Admission to much of Immerse is completely complimentary, and according to NeSmith, 90% of attendees don’t purchase any type of ticket. A $25 all-access pass gains admission to preferred viewing areas and the Art Park (home to a luminous unicorn slide and other Insta-worthy installations), with VIP and dining event options available.

That affordability — and the return of Immerse to Orlando at all — is entirely due to the “blockbuster grant” Creative City was awarded from the Tourist Development Tax fund for “blockbuster” cultural tourism events.

When Scott takes Immerse’s Dr. Phillips Center Stage on Friday and Saturday night, he’ll be surrounded by dancers and musicians from Orlando Philharmonic Orchestra, perched atop five-story-tall scaffolding, and his performance will be punctuated by pyrotechnics. NeSmith says that supersized scale is what Scott’s “city-sized spirit” deserves, in keeping with their mission to “bring truly unique, not-going-to-be-seen anywhere else in the world experiences to Immerse.”

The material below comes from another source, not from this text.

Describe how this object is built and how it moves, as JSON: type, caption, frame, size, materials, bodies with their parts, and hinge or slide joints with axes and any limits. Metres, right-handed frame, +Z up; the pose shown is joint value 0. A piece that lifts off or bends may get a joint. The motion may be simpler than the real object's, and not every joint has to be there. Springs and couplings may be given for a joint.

That kind of larger-than-life ambition could intimidate some performers, but Scott seems more than up for it. “When you have that [spectacle] as an artist, then the challenge is figuring out how you push yourself to match that,” he says. “That is a dream of a thing to get to perform with those elements [and] get to make something tailored specifically for Immerse. That is really exciting.”

Back during the peak of the pandemic and Black Lives Matter, Scott told me he was “protesting with joy,” and despite everything that has happened since, he says that still hasn’t changed.

“I’m from a community that cares,” he says. “Orlando provided a place where [he and NeSmith] could meet and be on the same playing field by connecting through arts. So that is why I protest with joy, because it’s been that way since I was a little boy. There’s more that connects us than does not in this world; I believe that with my heart.”